** BEGIN **

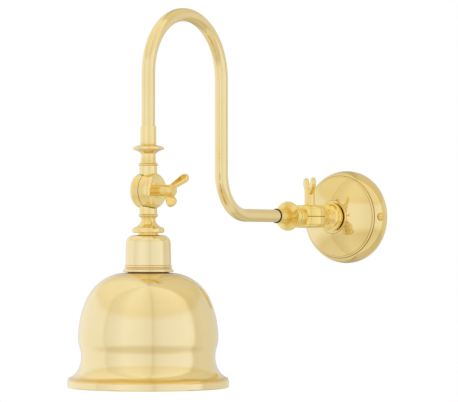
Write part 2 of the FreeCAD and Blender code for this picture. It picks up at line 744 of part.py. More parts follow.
def arm_spine(body):
    """Centre line of the tube: out from the wall, up, over the arch and down."""
    sketch = body.newObject("Sketcher::SketchObject", "Spine")
    sketch.AttachmentSupport = [(origin_part(body, "YZ_Plane"), "")]
    sketch.MapMode = "FlatFace"
    start = f"-({SWING_PIVOT} + socket_at + tube_end_gap)"
    end = "tilt_height + socket_at + tube_end_gap"
    stations = [
        (start, "0"), ("bend_radius - riser_reach", "0", "bend_radius"),
        ("-riser_reach", "bend_radius"), ("-riser_reach", "spring_height", "-arch_radius"),
        ("-riser_reach - arch_radius", "spring_height + arch_radius", "-arch_radius"),
        (f"-{DROP_REACH}", "spring_height"), (f"-{DROP_REACH}", end),
    ]
    places = [Vector(value(station[0]), value(station[1]), 0) for station in stations]
    ends = []
    for index, station in enumerate(stations[:-1]):
        if len(station) == 3:
            middle = arc_middle(places[index], places[index + 1], -value(station[2]))
            edge = sketch.addGeometry(Part.Arc(places[index], middle, places[index + 1]), False)
            radius = sketch.addConstraint(Sketcher.Constraint("Radius", edge, abs(value(station[2]))))
            sketch.setExpression(f"Constraints[{radius}]", formula(f"abs({station[2]})"))
        else:
            edge = sketch.addGeometry(Part.LineSegment(places[index], places[index + 1]), False)
        near_start = sketch.getPoint(edge, 1).distanceToPoint(places[index]) < 1e-6
        ends.append((1, 2) if near_start else (2, 1))
    for index, station in enumerate(stations):
        edge = min(index, len(ends) - 1)
        vertex = ends[edge][0] if index < len(ends) else ends[edge][1]
        for axis, text in (("DistanceX", station[0]), ("DistanceY", station[1])):
            size = sketch.addConstraint(Sketcher.Constraint(axis, -1, 1, edge, vertex, value(text)))
            sketch.setExpression(f"Constraints[{size}]", formula(text))
        if 0 < index < len(ends):
            sketch.addConstraint(Sketcher.Constraint("Coincident", index - 1, ends[index - 1][1],
                                                     index, ends[index][0]))
    return sketch, start


def tube_along_arm(label, radii):
    body = new_body(label)
    spine, start = arm_spine(body)
    section = body.newObject("Sketcher::SketchObject", "Section")
    section.AttachmentSupport = [(origin_part(body, "XZ_Plane"), "")]
    section.MapMode = "FlatFace"
    section.setExpression(".AttachmentOffset.Base.z", formula(f"-1 * ({start})"))
    for index, radius in enumerate(radii):
        section.addGeometry(Part.Circle(Vector(), Vector(0, 0, 1), value(radius)), False)
        section.addConstraint(Sketcher.Constraint("Coincident", index, 3, -1, 1))
        size = section.addConstraint(Sketcher.Constraint("Radius", index, value(radius)))
        section.setExpression(f"Constraints[{size}]", formula(radius))
    pipe = body.newObject("PartDesign::AdditivePipe", "Pipe")
    pipe.Profile = section
    pipe.Spine = (spine, [])
    return body


def straight_flex(label, low, high):
    return turned(label, [("0", low), ("flex_radius", low), ("flex_radius", high), ("0", high)])


# ---------------------------------------------------------------- cup, shade and lampholder

def cup():
    top = "0"
    foot = "-cup_height"
    lip = f"{foot} + cup_lip_height"
    body = turned("shade_cup", [
        ("nipple_radius + hole_play", f"{top} - cup_wall"), ("nipple_radius + hole_play", top),
        ("cup_radius - cup_round", top, "-cup_round"), ("cup_radius", f"{top} - cup_round"),
        ("cup_foot_radius", f"{lip} + 3.6"), (f"cup_foot_radius + cup_bead", f"{lip} + 3", "-1"),
        ("cup_foot_radius + cup_bead", f"{lip} + 1.8"), ("cup_foot_radius + 0.3", f"{lip} + 1.2"),
        ("cup_foot_radius + 0.3", f"{lip} + 0.9", "2.6"), ("cup_lip_radius", f"{lip} - 0.6"),
        ("cup_lip_radius", foot), ("cup_foot_radius - cup_wall + 0.3", foot),
        ("cup_foot_radius - cup_wall", f"{lip} + 3.6"), ("cup_radius - cup_wall", f"{top} - cup_round",
                                                          "cup_round - cup_wall"),
        ("cup_radius - cup_round", f"{top} - cup_wall"),
    ])
    put(body, 0, f"-{DROP_REACH}", CUP_TOP)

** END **

_PROBLEM TO WORK ON:_
Copy the material above verbatim.

_RESPONSE BELOW:_
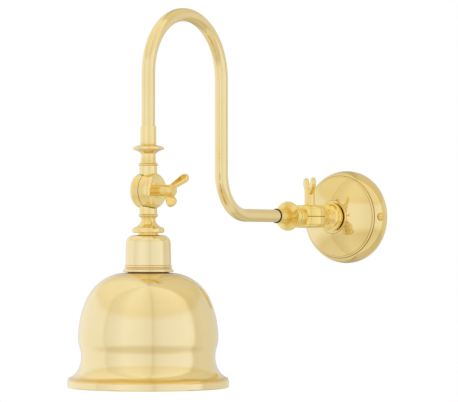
Write part 2 of the FreeCAD and Blender code for this picture. It picks up at line 744 of part.py. More parts follow.
def arm_spine(body):
    """Centre line of the tube: out from the wall, up, over the arch and down."""
    sketch = body.newObject("Sketcher::SketchObject", "Spine")
    sketch.AttachmentSupport = [(origin_part(body, "YZ_Plane"), "")]
    sketch.MapMode = "FlatFace"
    start = f"-({SWING_PIVOT} + socket_at + tube_end_gap)"
    end = "tilt_height + socket_at + tube_end_gap"
    stations = [
        (start, "0"), ("bend_radius - riser_reach", "0", "bend_radius"),
        ("-riser_reach", "bend_radius"), ("-riser_reach", "spring_height", "-arch_radius"),
        ("-riser_reach - arch_radius", "spring_height + arch_radius", "-arch_radius"),
        (f"-{DROP_REACH}", "spring_height"), (f"-{DROP_REACH}", end),
    ]
    places = [Vector(value(station[0]), value(station[1]), 0) for station in stations]
    ends = []
    for index, station in enumerate(stations[:-1]):
        if len(station) == 3:
            middle = arc_middle(places[index], places[index + 1], -value(station[2]))
            edge = sketch.addGeometry(Part.Arc(places[index], middle, places[index + 1]), False)
            radius = sketch.addConstraint(Sketcher.Constraint("Radius", edge, abs(value(station[2]))))
            sketch.setExpression(f"Constraints[{radius}]", formula(f"abs({station[2]})"))
        else:
            edge = sketch.addGeometry(Part.LineSegment(places[index], places[index + 1]), False)
        near_start = sketch.getPoint(edge, 1).distanceToPoint(places[index]) < 1e-6
        ends.append((1, 2) if near_start else (2, 1))
    for index, station in enumerate(stations):
        edge = min(index, len(ends) - 1)
        vertex = ends[edge][0] if index < len(ends) else ends[edge][1]
        for axis, text in (("DistanceX", station[0]), ("DistanceY", station[1])):
            size = sketch.addConstraint(Sketcher.Constraint(axis, -1, 1, edge, vertex, value(text)))
            sketch.setExpression(f"Constraints[{size}]", formula(text))
        if 0 < index < len(ends):
            sketch.addConstraint(Sketcher.Constraint("Coincident", index - 1, ends[index - 1][1],
                                                     index, ends[index][0]))
    return sketch, start


def tube_along_arm(label, radii):
    body = new_body(label)
    spine, start = arm_spine(body)
    section = body.newObject("Sketcher::SketchObject", "Section")
    section.AttachmentSupport = [(origin_part(body, "XZ_Plane"), "")]
    section.MapMode = "FlatFace"
    section.setExpression(".AttachmentOffset.Base.z", formula(f"-1 * ({start})"))
    for index, radius in enumerate(radii):
        section.addGeometry(Part.Circle(Vector(), Vector(0, 0, 1), value(radius)), False)
        section.addConstraint(Sketcher.Constraint("Coincident", index, 3, -1, 1))
        size = section.addConstraint(Sketcher.Constraint("Radius", index, value(radius)))
        section.setExpression(f"Constraints[{size}]", formula(radius))
    pipe = body.newObject("PartDesign::AdditivePipe", "Pipe")
    pipe.Profile = section
    pipe.Spine = (spine, [])
    return body


def straight_flex(label, low, high):
    return turned(label, [("0", low), ("flex_radius", low), ("flex_radius", high), ("0", high)])


# ---------------------------------------------------------------- cup, shade and lampholder

def cup():
    top = "0"
    foot = "-cup_height"
    lip = f"{foot} + cup_lip_height"
    body = turned("shade_cup", [
        ("nipple_radius + hole_play", f"{top} - cup_wall"), ("nipple_radius + hole_play", top),
        ("cup_radius - cup_round", top, "-cup_round"), ("cup_radius", f"{top} - cup_round"),
        ("cup_foot_radius", f"{lip} + 3.6"), (f"cup_foot_radius + cup_bead", f"{lip} + 3", "-1"),
        ("cup_foot_radius + cup_bead", f"{lip} + 1.8"), ("cup_foot_radius + 0.3", f"{lip} + 1.2"),
        ("cup_foot_radius + 0.3", f"{lip} + 0.9", "2.6"), ("cup_lip_radius", f"{lip} - 0.6"),
        ("cup_lip_radius", foot), ("cup_foot_radius - cup_wall + 0.3", foot),
        ("cup_foot_radius - cup_wall", f"{lip} + 3.6"), ("cup_radius - cup_wall", f"{top} - cup_round",
                                                          "cup_round - cup_wall"),
        ("cup_radius - cup_round", f"{top} - cup_wall"),
    ])
    put(body, 0, f"-{DROP_REACH}", CUP_TOP)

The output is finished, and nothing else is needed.